The most cost-effective design usually matches storage quality to data temperature. Hot data gets the fastest path. Warm data gets a balanced path. Cold data gets the cheapest acceptable path. This is more nuanced than simply choosing between in-memory and on-disk search, because many production systems use a mixture of RAM, compression, caching, SSDs, and selective retrieval.

When More RAM Is the Right Answer

Adding RAM is often the simplest and most reliable fix when the active working set is larger than available memory and the application needs consistently low latency. More memory can improve cache hit rates, reduce disk reads, and give the system more room for query-time allocations and background tasks.

More RAM is especially justified when the workload is latency-sensitive, the hot data is large and stable, recall requirements are high, or engineering time is more valuable than squeezing every byte out of the system. It is also useful when memory pressure is causing unpredictable tail latency that cannot be solved cleanly through tuning.

When Tiering or Compression Is Better

Tiering or compression is often better when the total dataset is much larger than the active working set, when some latency variation is acceptable for cold data, or when the application can rerank candidates after an approximate first-stage search. These approaches can reduce RAM requirements while preserving enough retrieval quality for the use case.

They are also useful for systems with strong long-tail data patterns. If only a fraction of vectors are queried frequently, a hot tier plus compressed or disk-backed warm tier can be much more efficient than scaling the entire deployment around full in-memory search.

Cost decisions become easier when they are tied to measurable workload behavior. The final practical step is to monitor the signals that reveal whether the memory plan is working or whether the database is drifting toward instability.

Practical Signals to Monitor

Memory management should be validated through metrics, not assumptions. A vector database may look healthy by total memory usage while still delivering poor latency because the wrong data is cached. Conversely, a system with high memory usage may be stable if the working set fits comfortably and there is enough headroom for query spikes. The useful signals are the ones that connect memory behavior to search behavior.

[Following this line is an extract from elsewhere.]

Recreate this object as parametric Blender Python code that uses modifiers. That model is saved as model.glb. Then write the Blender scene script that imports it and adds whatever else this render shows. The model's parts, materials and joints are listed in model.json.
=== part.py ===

Teams should monitor latency percentiles, cache hit rates, disk read volume, query throughput, memory utilization, out-of-memory events, background compaction or import activity, and recall quality on representative evaluation queries. It is also important to segment these metrics by collection, tenant, shard, or data tier. Aggregate metrics can hide the fact that one hot tenant or one broad query pattern is creating most of the pressure.

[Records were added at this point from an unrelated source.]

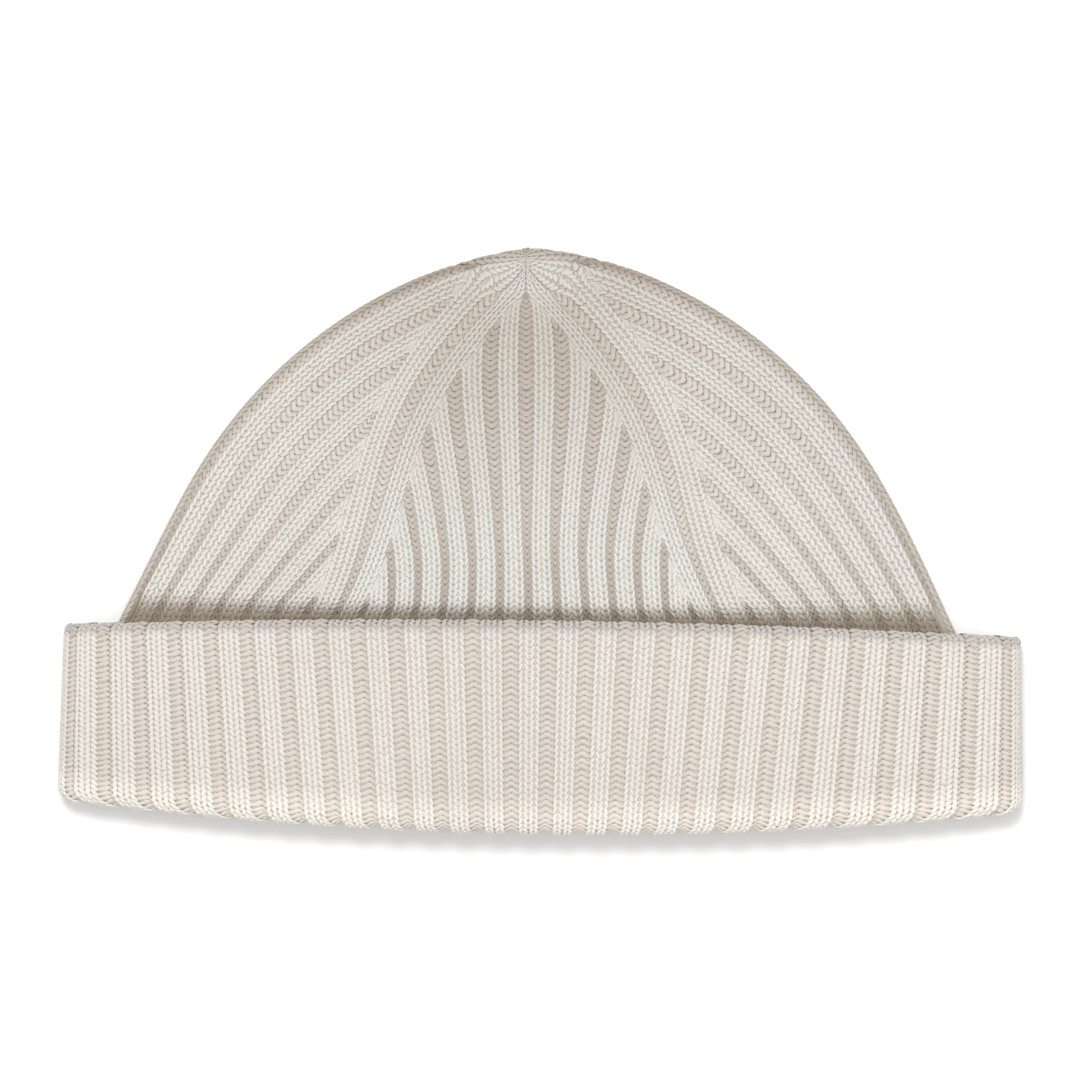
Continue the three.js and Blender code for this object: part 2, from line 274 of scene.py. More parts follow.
# Inner edge of the band of two columns that runs along the decrease line
def bandEdge(v):
    share = crownKnitShare(v)
    return ribsLeft(v) - 0.5 * (1 - share) - share


# Middle and half width of a purl groove, which tapers where the band has reached it
def grooveSpan(v, rib):
    half = 0.5 * (1 - crownKnitShare(v))
    right = np.minimum(rib + half, bandEdge(v))
    left = np.where(rib < 0.5, -right, rib - half)
    return (left + right) / 2, np.maximum(right - left, 0) / 2


def crownRelief(v, rib):
    rib = abs(rib)
    slope = crown["grooveSlope"]
    half = 0.5 * (1 - crownKnitShare(v))
    middle, inner = grooveSpan(v, np.round(np.minimum(rib, hat["halfWedgeRibs"] - 1)))
    deep = np.clip(inner / np.maximum(half, 1e-4), 0, 1) * (1 - eased(abs(rib - middle), 0, inner + slope))
    line = (1 - eased(abs(ribsLeft(v) - rib), 0, half + slope)) * eased(half, 0, slope)
    pleats = mix(crown["pleats"], 1, np.clip((1 - v) / (1 - crown["decreaseEnd"]), 0, 1))
    toCrease = np.minimum(rib, abs(ribsLeft(v) - rib))
    creased = eased(v, crown["creaseStart"], crown["creaseEnd"])
    crease = crown["crease"] * (1 - eased(toCrease, 0, crown["creaseWidth"])) * creased
    low = 1 + crown["lowGrooves"] * (1 - eased(v, 0, crown["lowGrooveEnd"]))
    return hat["groove"] * np.maximum(deep, line) * pleats * low + crease


# How far the front goes down at the cuff's rim
def crownDip(v, zone):
    near = 1 - eased(abs(v) * crown["rise"], 0, crown["dipReach"])
    return crown["dip"] * near * (zone < 2)


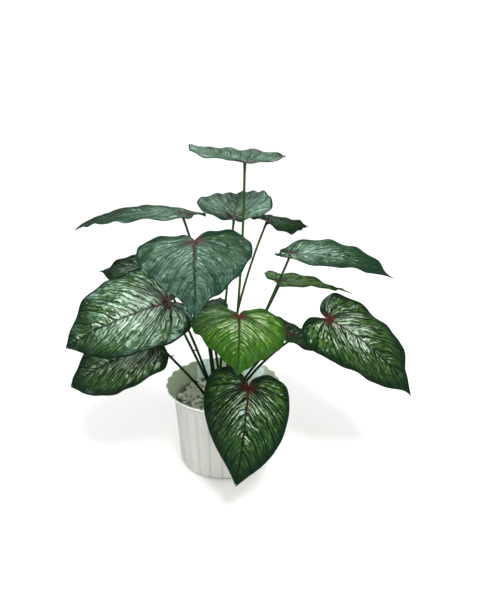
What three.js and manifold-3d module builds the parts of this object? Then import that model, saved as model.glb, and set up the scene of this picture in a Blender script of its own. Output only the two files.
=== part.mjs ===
// Potted caladium: fifteen heart-shaped blades on slender stems, in a pleated pot topped with gravel.
// Millimetres, +Z up. The underside of the pot lies at z = 0 and its axis is the Z axis.
import * as THREE from "three";
import { ConvexGeometry } from "three/addons/geometries/ConvexGeometry.js";
import { mergeVertices } from "three/addons/utils/BufferGeometryUtils.js";
import Module from "manifold-3d";

const wasm = await Module();
wasm.setup();
const { Manifold, Mesh: SolidMesh } = wasm;

// Pot
const POT_HEIGHT = 101;
const POT_FOOT_RADIUS = 52;
const POT_FOOT_ROUND = 7.5;
const POT_NECK_RADIUS = 57;
const POT_NECK_Z = 82;
const POT_RIM_RADIUS = 66.5;
const POT_WALL = 2;
const COLLAR_WALL = 1.6;
const FOOT_STEPS = 3;
const COLLAR_STEPS = 3;
const COLLAR_FLARE = 1.7;
const PLEATS = 24;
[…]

For AI applications, relevance evaluation belongs in the same conversation as infrastructure monitoring. A memory-saving change that reduces recall may look successful in a dashboard but fail users by returning weaker context. Testing should include both system metrics and retrieval-quality metrics.

Useful Questions for Capacity Planning

How large is the full dataset, and how large is the active working set during normal traffic?
Which collections, tenants, filters, or time ranges account for most searches?
Does the current index need full vectors in RAM, compressed vectors in RAM, or only selected index pages cached?
What latency target applies to hot data, and what latency is acceptable for cold data?
How much query-time memory is used during traffic spikes or high-recall searches?
What happens to recall and ranking quality when compression, lower search breadth, or tiering is enabled?

These questions make memory planning more concrete. Instead of asking whether the database has enough RAM in the abstract, they connect memory to user-visible behavior, retrieval quality, and budget. That is the right level for designing production vector search systems.

FAQs

1. What is the working set in a vector database?

The working set is the portion of vectors, index structures, metadata, and cache state that the database needs frequently enough to affect normal query performance. It is not always the same as the most recently inserted data or the data most often returned to users. It can also include index nodes and filtered partitions that searches repeatedly traverse.

2. Does a vector database need to keep all vectors in RAM?

Not always. Some deployments keep the full index in RAM for the lowest and most predictable latency, while others use compression, disk-backed indexes, memory-mapped files, caching, or tiering. The right choice depends on dataset size, latency targets, recall requirements, query frequency, and cost constraints.

3. Why are graph-based vector indexes memory-heavy?

Graph-based indexes store more than the vectors themselves. They also store connections between vectors so the database can navigate quickly toward likely nearest neighbors. Those connections improve search speed and recall, but they add memory overhead that grows with the number of vectors and the connectivity settings used by the index.

4. How does eviction affect vector search latency?

Eviction affects latency when useful index pages, vectors, or metadata are removed from memory and must be loaded again during search. If the cache is too small for the active working set, the database may repeatedly evict and reload the same data. That can increase disk reads, create unstable tail latency, and reduce throughput under concurrency.

5. Is vector compression always a good way to reduce memory?

Compression can be very useful, but it is not automatically the right choice. Quantization reduces memory by representing vectors with fewer bits, which can improve cache density and lower cost. The tradeoff is that compressed vectors approximate the original embeddings, so teams should test recall and ranking quality on real queries before relying on compression in production.

6. How should cold vector data be handled?

Cold vector data should usually remain searchable, but it does not always need the same latency target as hot data. Common approaches include placing it on a warm or cold storage tier, using a disk-backed index, compressing it more aggressively, searching it only after hot data fails to answer the query, or running slower historical retrieval workflows when needed.

Takeaway

Memory management in vector databases is about matching retrieval speed to data temperature. Readers should now understand the difference between working set and cold data, why vector indexes often need significant RAM, how eviction and tiering influence search behavior, and why memory pressure can raise both latency and cost. This guidance is most useful for teams building AI search, RAG, recommendation, or agent memory systems where fast retrieval matters but the full dataset may be too large or too expensive to keep entirely in memory.